Idee - Contro la fame cambio la vita
di Luigino Bruni
pubblicato su Mondo e Missione, ottobre 2011
La fame è l’esperienza fondativa di ogni vita: per centinaia di migliaia di anni gli uomini hanno lottato contro di essa. Io appartengo a questa piccola porzione “felice” di mondo che non ha mai conosciuto la fame, se non quella buona che ci prepara al godimento del cibo atteso e certo.
Ma i miei genitori l’hanno conosciuta, e per questo la presenza, indiretta ma efficace, della fame è stata costante nella mia famiglia di origine, che mi ha insegnato, tra l’altro, la riconoscenza per il pane quotidiano, quel senso di stupore di fronte all’abbondanza, e lo sdegno dinanzi allo spreco, note che fanno parte oggi della mia cultura e del mio stile di vita.
Oggi la fame è un problema e uno scandalo perché esiste una porzione di umanità che è stata capace di eliminare la fame dalla propria esistenza senza però riuscire a sconfiggerla globalmente.
Al mondo i ricchi e i poveri ci sono sempre stati, perché sono i talenti ad essere distribuiti in modo ineguale tra le persone. Fino alla modernità, però, il sovrappiù generato dalle classi ricche era appena sufficiente a coprire i loro consumi lussuosi, e poco più. La fame era dovuta a scarsità di risorse e all’ostilità della natura. Oggi, invece, lo scandalo e lo sdegno nascono dalla consapevolezza che l’umanità, grazie alla tecnologia e all’economia,
produce un sovrappiù capace di sfamare potenzialmente l’intera popolazione mondiale, ma la fame continua a restare endemica per oltre un miliardo di persone. Scandalo e sdegno che aumentano quando si osserva che quella stessa porzione opulenta di mondo ha creato altre forme
di malattie endemiche dovute all’eccesso di cibo (obesità, bulimia…).

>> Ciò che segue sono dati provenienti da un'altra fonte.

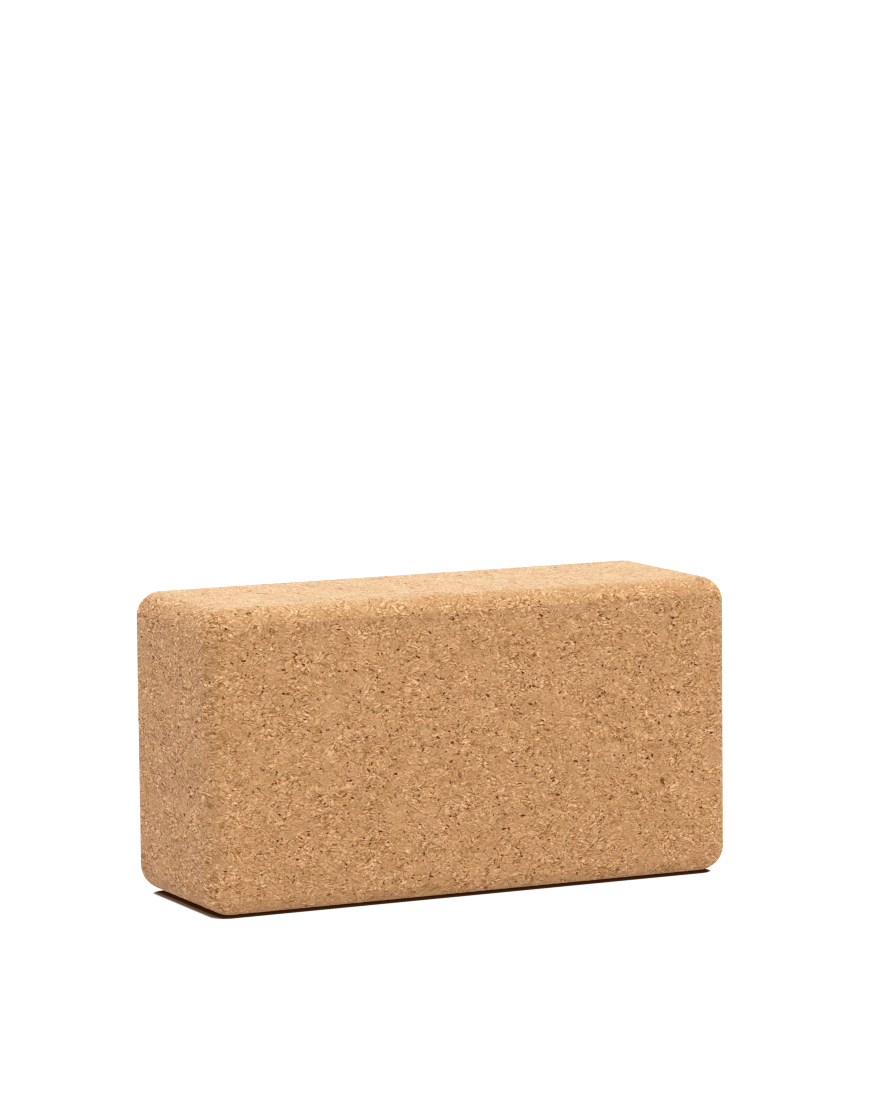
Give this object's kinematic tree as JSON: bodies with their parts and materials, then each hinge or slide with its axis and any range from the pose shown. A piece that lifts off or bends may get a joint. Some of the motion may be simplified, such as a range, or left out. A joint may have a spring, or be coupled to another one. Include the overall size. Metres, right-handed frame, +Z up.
{
  "type": "yoga block",
  "caption": "Firm rectangular support block of pressed cork granules with every edge and corner rounded, for the hand, foot or hip in yoga poses.",
  "frame": {"origin": "middle of the narrow long side that the block stands on, so z = 0 is the surface under it", "axes": "+X along the block's length, +Y through its thickness (the 82.55 mm side), +Z up its height (the 120.65 mm side); the broad face at -Y is the one the picture looks at"},
  "size_m": [0.2286, 0.0826, 0.1207],
  "materials": {
    "agglomerated_cork": "pressed and bound cork granules in mixed tans with short dark brown flecks and pores, sawn and sanded, uncoated and matt"
  },
  "bodies": {
    "root": {"cork_block": "agglomerated_cork"}
  },
  "joints": []
}
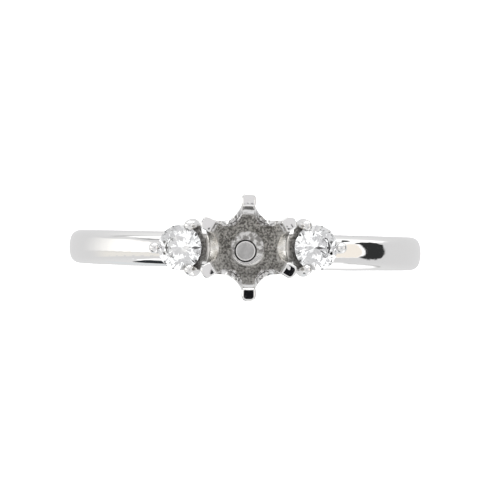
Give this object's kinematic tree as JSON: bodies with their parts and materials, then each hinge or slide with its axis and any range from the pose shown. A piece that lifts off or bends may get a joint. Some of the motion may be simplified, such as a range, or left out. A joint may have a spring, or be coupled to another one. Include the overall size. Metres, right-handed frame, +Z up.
{
  "type": "three-stone ring",
  "caption": "Slim ring with an open six-prong centre head ready for a stone, and a small round brilliant in a three-prong head on each side.",
  "frame": {"origin": "centre of the finger hole, on its axis, half way through the shank's width", "axes": "-Y towards the centre head, X across the ring from side stone to side stone, +Z up from the surface that the ring lies on; the finger axis leans 4.2 degrees from +Z towards +Y, because the ring rests on its lowest prong and on the rear of its shank"},
  "size_m": [0.0202, 0.0242, 0.0058],
  "materials": {
    "white_metal": "mirror polished outside, matt as-cast inside the centre head",
    "clear_stone": "faceted and polished"
  },
  "bodies": {
    "root": {"ring_body": "white_metal", "side_stone_left": "clear_stone", "side_stone_right": "clear_stone"}
  },
  "joints": []
}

Ma è qui che il discorso si complica, e forse diventa più interessante.Anche se avessimo sistemi politici mondiali e locali giusti ed equi, non sarebbe sufficiente produrre cibo o quantità di calorie sufficienti a sfamare i sei miliardi di persone della terra per eliminare la fame dal pianeta. Per almeno due ragioni: il processo redistributivo della ricchezza è costoso e sempre inefficiente (è un problema di entropia!). Una parte della torta prodotta rimane sulla lama del coltello che fa le fette, e qualche pezzettino cade per terra mentre le trasportiamo. Ogni processo ridistributivo assorbe o distrugge parte della ricchezza che produce.
Ma c’è poi una ragione più profonda: il “come” le risorse e il cibo arrivano alle persone è molto importante, anzi è quasi tutto. Con più impegno
politico morale ed economico (con minor spreco e burocrazia possibile) potrei trasportare risorse e cibo dai Paesi opulenti e obesi verso gli affamati
e impoveriti del mondo, ma non basterebbe. Non avremo mai popoli capaci di sconfiggere la fame e l’esclusione finché questi non saranno nelle condizioni di saltare dall’altra parte del tavolo, creare loro le torte che poi mangeranno. Una persona affamata che riceve il cibo tramite l’aiuto internazionale non ha sconfitto la fame, ha solo riempito la pancia.
Ma - e qui sta il punto - la fame endemica è oggi quasi sempre il risultato di rapporti sbagliati, di ingredienti per le torte depredati, di strutture di peccato che impediscono l’accesso alle risorse, come ci ha spiegato ormai quasi quarant’anni fa il Nobel per l’economia Amartya Sen nei suoi studi sulle carestie in India. La fame non è uno status individuale, ma è frutto di una relazione sociale che non funziona, dalla famiglia alle politiche internazionali. Lottare contro la fame significa allora soprattutto curare quei rapporti sbagliati dai quali quella fame dipende.